Damar would be a good example, too. His path is actually somewhat similar to O'Brien, though he never becomes a member of the main cast.

--Sran

Except with Damar it was intentional. Casey Biggs claims he was persuaded to play the role in Return to Grace which at the time he wasn't too enthusiastic about since all the dialogue he had was just things like "aye sir" and other bridge jargon, and he felt "anyone could play this." The director of the episode hinted to him the writers had plans for the character and that he wouldn't regret taking it on.
 
And there's another Voyager episode (Timeless) where Chakotay and Harry are on Delta Flyer or something running through a checklist...

"Shield Generators?"
"Online."
"Plasma flow?"
"Stable."
"Comm. link?"
"Secure."
"Lunch?"
"(pause) Salami sandwiches."
 
I'll bet they told Stephen Hawking "Well, technically you didn't use your own voice, so you just get the extra's wage. Thanks for showing up, though." ;)
 
I'll bet they told Stephen Hawking "Well, technically you didn't use your own voice, so you just get the extra's wage. Thanks for showing up, though." ;)

No, because he was listed in the opening guest credits: "And Professor Stephen Hawking as Himself." That kind of credit -- at the end of the list, with an "And... as [role]" notation -- is a prestige credit which means he probably got paid more for his appearance than the other guest actors, or at least second to the first actor in the guest list (John Neville).

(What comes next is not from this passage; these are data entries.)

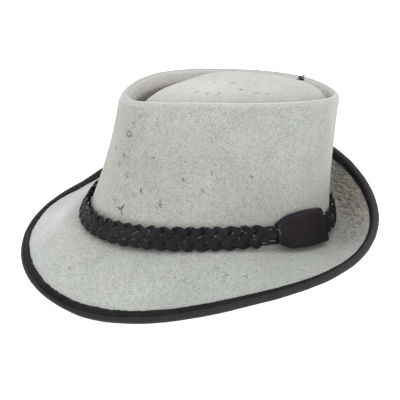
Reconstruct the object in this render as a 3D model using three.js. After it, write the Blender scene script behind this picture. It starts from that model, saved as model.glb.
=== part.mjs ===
import * as THREE from 'three';

// Suede trilby with a bound brim and a plaited leather band, in millimetres.
// The front of the hat faces -Y, the wearer's left is +X and up is +Z.
// Angles run round the hat from the front (0) over the left side (90) to the back (180).

// Leather
const suedeThickness = 1.7;
const bindingThickness = 1;
const bindingWidth = 9;
const keeperThickness = 1.3;
const gap = 0.3;

// Ovals seen from above: egg narrows the front when it is negative
const baseOval = { halfWidth: 82, halfLength: 106, centreY: 0, squareness: 2.1, egg: -0.03 };
const rimOval = { halfWidth: 53.1, halfLength: 89.9, centreY: 13, squareness: 1.95, egg: -0.009 };
const edgeOval = { halfWidth: 144.2, halfLength: 145, centreY: -13.3, squareness: 2.12, egg: -0.142 };

// Brim at eight stations round the hat, from the front over the left side to the back and over the
// right side again. Heights are above one level plane, and the slopes, in degrees, are the brim's
// where it leaves the crown and at its edge.
const brimStations = [
  { name: 'front', root: -8.4, edge: -35.1, rootSlope: -10, edgeSlope: -40 },
  { name: 'left front', root: -1.6, edge: -32.4, rootSlope: -12, edgeSlope: -42 },
  { name: 'left', root: 6.3, edge: 1, rootSlope: 1, edgeSlope: -5 },
  { name: 'left back', root: -9.2, edge: 17.6, rootSlope: 6, edgeSlope: 41 },
  { name: 'back', root: -13.8, edge: 24.3, rootSlope: 6, edgeSlope: 81 },
  { name: 'right back', root: -9.2, edge: 20.2, rootSlope: 6, edgeSlope: 46 },
  { name: 'right', root: 3.8, edge: -1, rootSlope: -3, edgeSlope: 26 },
  { name: 'right front', root: -5.4, edge: -35, rootSlope: -15, edgeSlope: -20 },
];

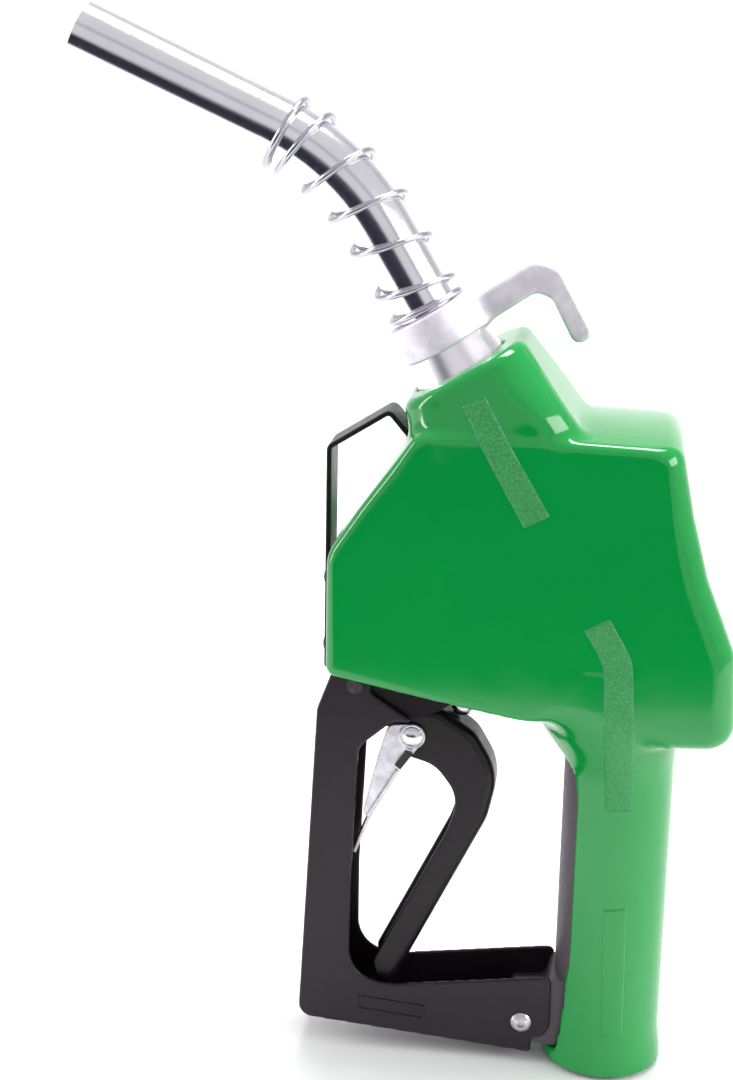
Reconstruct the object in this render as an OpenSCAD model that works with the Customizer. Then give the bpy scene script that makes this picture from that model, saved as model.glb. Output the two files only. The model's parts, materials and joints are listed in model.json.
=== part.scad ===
// Automatic fuel nozzle: cast body in a moulded cover, bent spout with a
// wire spring and a hang-up hook, squeeze lever in a channel guard.
// Millimetres. Origin: centre of the hose inlet at the handle's lower end.
// +Z runs up the handle, +X away from the guard, Y across the nozzle.

/* [Handle] */
// Outer radius of the cover around the handle
grip_r = 20; // [19.8:0.1:20.4]
// Outer radius of the cast handle tube
tube_r = 17.6; // [17.2:0.1:17.7]
// Radius of the flow passage in the handle
passage_r = 11; // [9:0.5:11.5]
// Radius of the hose inlet thread at its mean diameter
inlet_r = 12.6; // [12:0.1:13]
// Length of the hose inlet thread
inlet_len = 18; // [14:1:20]

/* [Spout] */
// Outer radius of the spout tube
spout_r = 10.32; // [10.2:0.01:10.34]
// Wall of the spout tube
spout_wall = 1.2; // [0.8:0.1:1.6]
// Angle between the neck and the handle
neck_tilt = 31; // [29:0.5:33]
// Bend of the spout
spout_bend = 35; // [30:1:40]
// Centre-line radius of the spout bend
bend_r = 80; // [70:1:90]
// Straight length beyond the bend
tip_len = 70.5; // [60:0.5:80]

/* [Cover] */
// Half width of the cover's body
cover_half = 33; // [32:0.5:34]
// Edge radius of the cover's body
cover_edge = 9; // [7:0.5:10]
// Wall of the cover
cover_wall = 2.2; // [1.8:0.1:2.4]

/* [Lever and guard] */
// Half width of the guard over its plates
guard_half = 13; // [12.8:0.1:13.2]
// Thickness of the guard's plates and web
guard_t = 1.8; // [1.4:0.1:1.8]
// Half width of the lever
lever_half = 8; // [7.8:0.1:8]
// Thickness of the lever's walls
lever_t = 2; // [1.6:0.1:2]
// Radius of the lever's pivot pin
pin_r = 2.5; // [2.4:0.05:2.6]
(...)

Indeed, when Hawking does a voice role on a show like The Simpsons or Futurama, he gets billed by name too, and thus gets paid for it. Evidently, as far as SAG is concerned, Hawking's speech synthesizer is counted as his own voice. They could just fake it with an equivalent synthesizer (though I think his is customized), but apparently they actually get him to record the lines himself, i.e. to personally encode them into his speech synthesizer. That way they can legitimately list/promote him as a guest star and get the benefit of his star power.
 
Back circa 1983 I had a Texas Instruments TI-99/4A home computer with an early model speech synthsizer. If my memory serves, it sounded very much like Hawking's when I've heard him.

I suspect that today, engineers could fashion a less synthetic-sounding voice for him (as they did for Roger Ebert), but I think he keeps the old one for familiarity.
 
The synthetic voice is Hawking's distinctive voice now. If he changed it, it'd not be him anymore.
 
wow talk about being offtopic..

So I take it nobody really knows how much more a part with a line gets compared to non line
 
I'm not an expert but one line of dialogue does require the actor to be paid, perhaps something like a few hundred dollars. Meanwhile an extra isn't even required to be paid at all.
 
Extras not required to be paid? That doesn't sound right. Maybe that was the case in the '60s, but now?

And no, mlk, apparently no one here knows the answer for certain.
 
^Thanks for the responses, guys! This is an interesting topic.

One other thing I wonder about: what about an actor who plays himself?

Suppose Buster Posey of Major League Baseball's San Francisco Giants plays himself in a holosuite program that Benjamin and Jake Sisko are using. Legally, is there a difference between Buster Posey the person and Buster Posey the character? If Posey's holographic character were to appear later in the series, would the production staff be able to recast the role if the real Posey were unavailable, or would they have to ask Posey's permission first before hiring another actor?

--Sran

They'd do the sensible thing and cast Ryan Hanigan, Devin Mesoroco or Corky Miller, and count themselves lucky!

:)

Sir Rhosis, Reds Fan
 
I'm told that the holodeck program filters out artificial chemical performance enhancements, which means that some 21st Century Major Leaguers would appear in quite diminished physiques there.